Man sees someone dropping off donations—then he follows him, and realizes he was wrong

“I thought it was a member of the church unloading something,” he said. “But he wasn’t making a deposit. He was making a withdrawal.”
October 10, 2017 12:40 pm Last Updated: December 16, 2017 5:35 pm

When confronted with criminals, it’s hard to know exactly how many of us would react. Although we’d all like to think we’d go out of our way to try and save the day, it’s a hard act to follow up on in reality.

For Gaston County pastor Mike Brewer, though, helping to catch wrongdoers has become a bit of a habit.

The pastor was visiting his brother near his church in Belmont, North Carolina when he spotted a white SUV backed up to the place of worship.

According to the Gaston County Gazette, Brewer initially assumed that the driver of the SUV was at Upper Room Church to drop off donations or other church supplies.

As he watched, though, he noticed that items weren’t heading into the church—they were coming out of it.

The driver finished loading up the car in a rush, then made a quick break in hopes of a clean getaway—trying to leave so quickly that he left his trunk open, exposing the stolen goods he’d grabbed from the congregation.

Brewer made an immediate decision; rather than turning a blind eye, he took off in his own vehicle after the thief, hoping to prevent the getaway from becoming a success.

Brewer followed the truck up and down local streets, reaching speeds as high as 90 MPH.

He kept this up as he called the police and calmly helped them pinpoint the church intruder.

It became like a scene from a movie: He evaded a flying stereo on the highway when the stolen goods started to slide out of the open trunk, maneuvering his unlikely vigilante vehicle—a Dodge minivan—as if he were doing no more than driving his kids to school.

It seemed that the thief was going to get away, as Brewer eventually told dispatchers that he’d lost sight of the truck after a quick U-turn helped him slip down a side street. After leading them so far on the chase, though, the police were able to find the thief—61-year-old Reginald Rorie of nearby Charlotte, who managed to earn himself a set of felony charges for breaking and entering, along with both larceny and possession of burglary tools. He had brought his stolen wares to a nearby mobile home park, where he was hoping to drop them off and escape unnoticed.

The reverend was able to recover nearly everything taken by Rorie, including a large array of technical equipment purchased by the church for use during sermons. The only casualty of the whole ordeal was the stereo, which was damaged by its wild ride during the car chase.

It could have been much worse, though. Brewer confirmed that Rorie had left behind a number of items that he’d been preparing to load into his car, which had been set out near the exit in advance of the attempted robbery. He credits his involvement in the ordeal, though, not to his own quick thinking, but to God.

If he hadn’t been in the right place at the right time, the pastor explained, he wouldn’t have seen Rorie loading up the rest of the goods and taking off—and after the Church had spent so much money on the equipment, he’s happy to have it all safe and sound.
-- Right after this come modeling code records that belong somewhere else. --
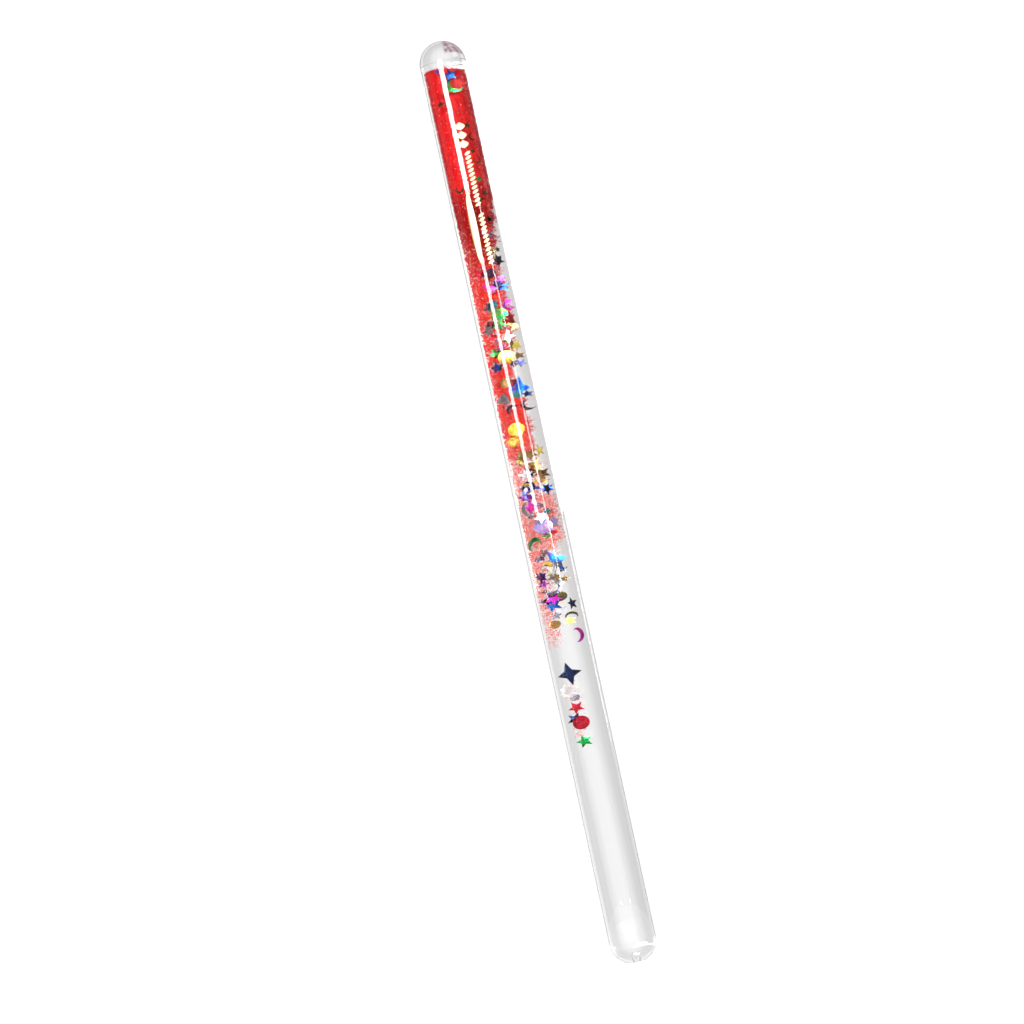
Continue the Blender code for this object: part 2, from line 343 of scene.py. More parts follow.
def goldPrintFinish():
    f = Finish("gold print")
    wear = f.noise(0.5 * mm, 4, 0.6)
    fine = f.noise(0.12 * mm, 2, 0.5)
    colour = f.blend(f.span(wear, 0.45, 0.7, 0.0, 1.0), (0.68, 0.56, 0.31, 1), (0.80, 0.73, 0.50, 1))
    # painted shadow: the left edge of the long stroke is coloured dark olive, as a shadow line beside the print
    spot = f.node("ShaderNodeTexCoord", out="Object")
    across = f.node("ShaderNodeSeparateXYZ", {}, {0: spot}, "X")
    paintedShadowEdge = f.span(across, -2.25 * mm, -2.05 * mm, 0.85, 0.0)
    colour = f.blend(paintedShadowEdge, colour, (0.20, 0.13, 0.03, 1))
    normal = f.bump(fine, 0.35, 0.01 * mm)
    rough = f.span(wear, 0.3, 0.7, 0.5, 0.65)
    shader = f.surface(colour=colour, rough=rough, metal=0.12, normal=normal)
    return f.done(shader)


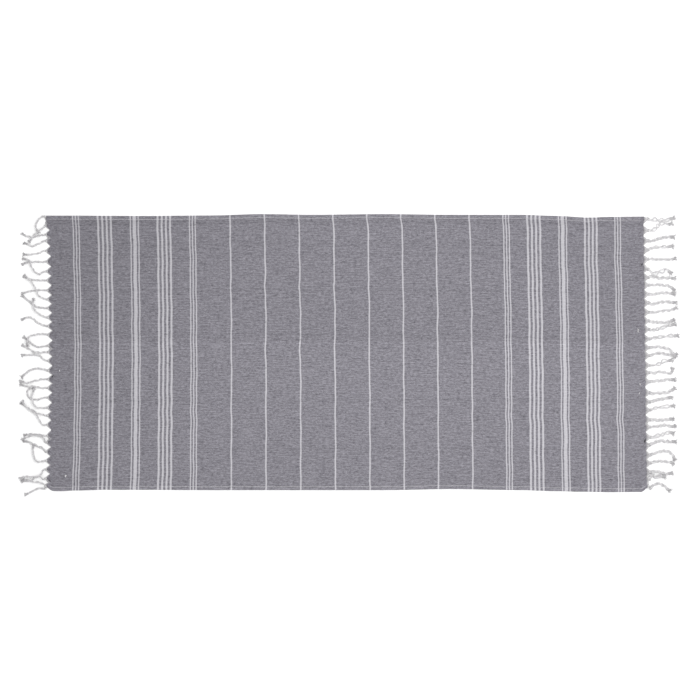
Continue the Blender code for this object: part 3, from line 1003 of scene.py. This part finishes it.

This wasn’t Brewer’s first incident helping out law enforcement.

It turns out that the holy man had helped out police during a previous attempted robbery in the area, helping them to apprehend a thief who was looking to snatch wares from a local garage.

His hopes for this particular criminal, though? He wants to see him punished, although he wishes him no ill will.

“We forgive him for what he did, but I don’t condone what he did,” he told Gaston County Gazette. “If you do the crime, you’re going to do the time. We wish we could help him in any way we could. Maybe if the judge will send him to church here that’d be great.”